Williamson (in Third Rail) recalled meeting Krenkel: “I was just 17 or 18 when we first met... It was in September of 1948 that he had brought in some Tarzan pages to show the class how Foster had worked. And that attracted me immediately, zing! He and I became great friends after that.” Krenkel recalled meeting Williamson: “He accosted me, and I accosted him right back. And we found a common bond in Foster. He was at that time doing a little work for Hogarth, assisting him.”

Williamson recalled meeting Wood: “I was working for Hogarth at the time; I was doing those pages for him, and I vaguely remember meeting Wally about that time.
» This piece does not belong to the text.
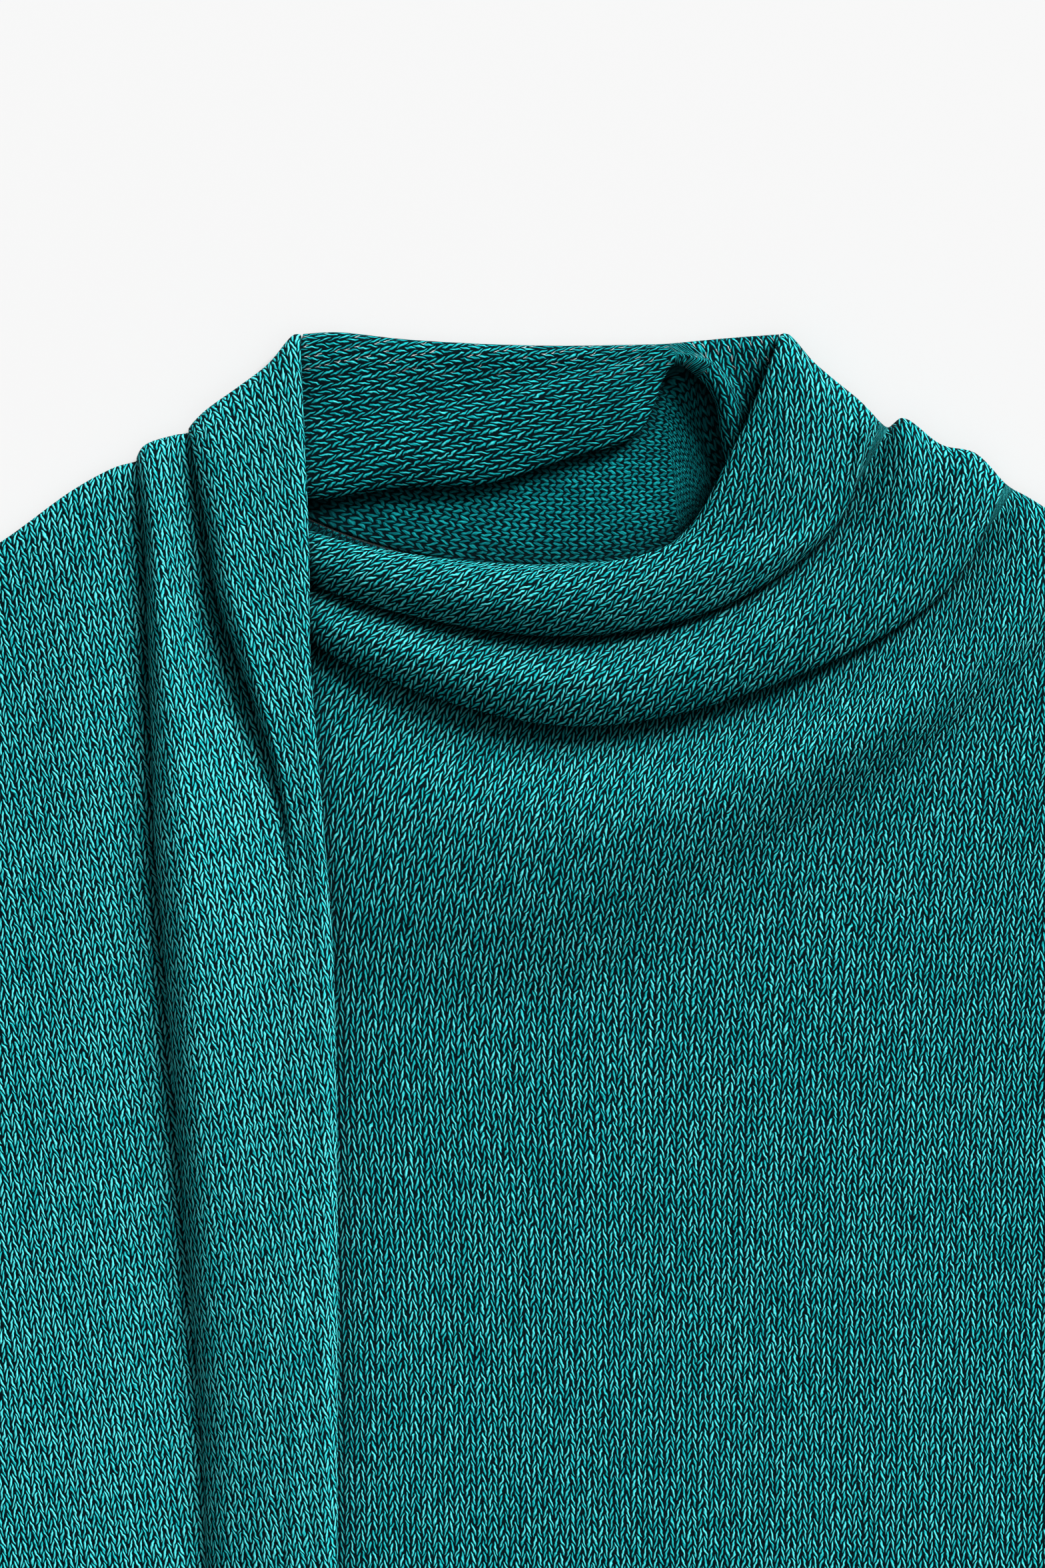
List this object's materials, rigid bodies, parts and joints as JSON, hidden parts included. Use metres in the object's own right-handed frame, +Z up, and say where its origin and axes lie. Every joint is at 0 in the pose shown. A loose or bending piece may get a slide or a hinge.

It was one of those things, like I sort of knew Wally, but I can’t remember how I met him. I know it was at the school.” Krenkel met Wood, and they later worked together: “I wound up doing backgrounds with Wallace Wood. Never inks. Just pencils. I couldn’t handle a brush.” But Wood, as he explained their later team-up (in the 1972 EC Lives!), had a problem with Krenkel: “He’s a wild man. He’s really very good too. The last time I saw him, he was just the same. It’s funny; he looked the same in school. We went to Hogarth school together. I can picture him being born looking just the way he does now, only smaller. He’s fun to have around, but I can’t work with him. I tried to work with him once, but he was always getting up and stalking around the room and making speeches. Then he’d draw a panel that would take me all day to ink. I tried to limit him to one panel on a page, but that panel would take me longer to ink than the rest of the page.”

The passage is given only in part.